Rather than trying to force-fit myself into some branch of Orthodoxy, Catholicism or Protestantism and being back in the position of having to pretend to believe things I don't really believe, I simply describe Christianity as the "template" for my beliefs. I am a Christian in the broadest sense. I add meat to the bones of the template on the basis of my own experiences, observations, studies, reflection, intuition, prayer and communion. Hence the tongue-in-cheek name The Little Church of What O'Darby Believes.
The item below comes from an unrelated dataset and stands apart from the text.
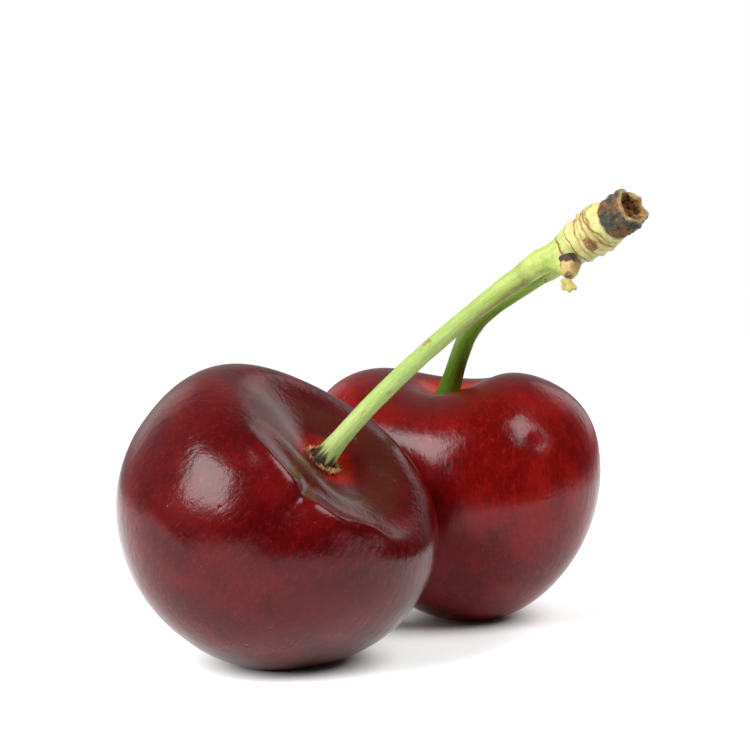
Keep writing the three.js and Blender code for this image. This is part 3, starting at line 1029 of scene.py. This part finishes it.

Oh, back to my conversion experience of 54 years ago: Every now and then over the decades I realized I'd gradually developed attitudes and convictions quite different from what they had once been. Something was happening inside of me through no conscious effort on my part, something that couldn't be explained solely on the basis of getting older and (theoretically) wiser. This is one of the key things that pushed me in the direction of Christianity. It did seem as though something real had happened in my dorm room and that a transforming Spirit had entered into me.

If I'd finished seminary, maybe I really would've become the next Billy Graham as my pastor had hoped. (He never forgave me for dropping out.) If so, I probably would still be pretending to believe things I didn't really believe and holding shaky convictions far less strong and well-informed than mine actually are. No, I don't think becoming a Christian superstar was God's plan for my life. I don't think I blew it by dropping out of seminary.

What I do think occurred 54 years ago was that God reached down and claimed me at a critical juncture when my life might easily have taken a very different, distinctly non-spiritual turn. God knew I wasn't ready and wouldn't stay on the path, but at least He got me into the fold and starting to ask the right questions before all hope was lost. So although I once questioned the reality of the experience, I no longer do.